The second man who was also part of Keano’s title-winning squad was Irish international striker Daryl Murphy, although unlike Wallace, Murphy was already at the club when Roy arrived, having signed in our disastrous Premier League implosion the year before.
It was during his debut season with Sunderland that Murphy also ended up a Sheff Wed player, having been loaned out to the Owls in 2005/06. Hopefully his spell in blue and white translates to a lazy metaphor of their current campaign, as Murphy managed precisely no goals, albeit he was only given four games to get them in.
The 2006/07 season announced Murphy’s arrival in English football as he immediately became an integral part of Keane’s squad, making 38 appearances, most of which alongside David Connolly, and scoring 10 goals in the process – two of which game on that final day battering of Luton.
Much like Wallace though, Murphy found playing time in the Premier League hard to come by, barely making 50 appearances over the following three seasons, and only scoring three goals in that time – including an absolute belter against Wigan. A more productive loan spell with Ipswich saw out the last year of his stay on Wearside before Murphy made the move to Celtic, where he has the honour of being one of the few to have played for the Bhoys without winning any trophies. Three goals, 18 appearances and he was then loaned back to Ipswich, for 2 years (weird) before joining the Tractor Boys permanently in 2013.

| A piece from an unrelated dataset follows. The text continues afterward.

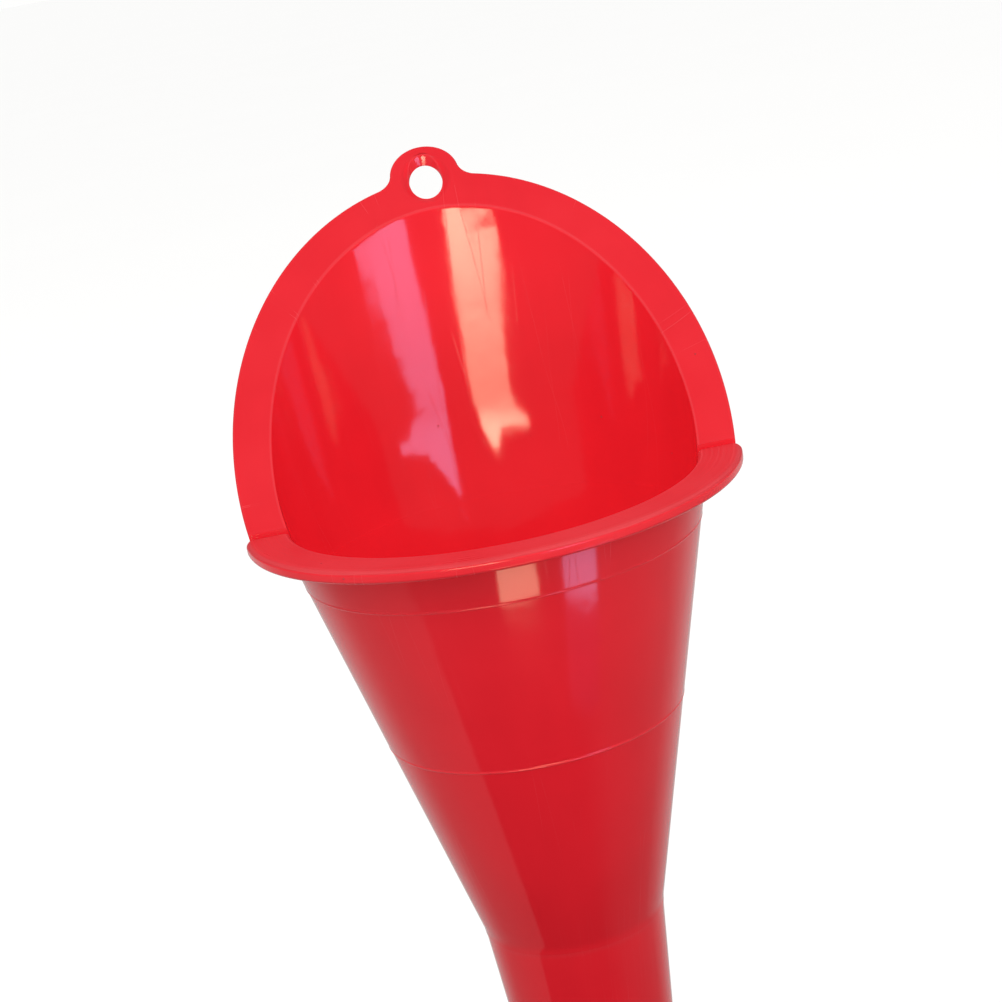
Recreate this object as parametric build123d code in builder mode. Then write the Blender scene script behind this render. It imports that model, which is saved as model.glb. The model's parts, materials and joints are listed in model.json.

Naturally, because it’s Ipswich, he also didn’t get promoted there, and after 5 seasons, 200+ appearances and 67 goals, Murphy moved to Rafa Benitez’ Newcastle. Despite being more of a squad player, Murphy proved to be something of an important part of the great unwashed’s team, hitting five goals in 15 as they won the Championship title. After a single year in black and white, Murphy moved on to middling spells with Nottingham Forest and Bolton before finishing his career back at Waterford in the League of Ireland, retiring in 2021. We’ll forget about that nastiness towards the end and remember that lovely mid 2000s promotion instead.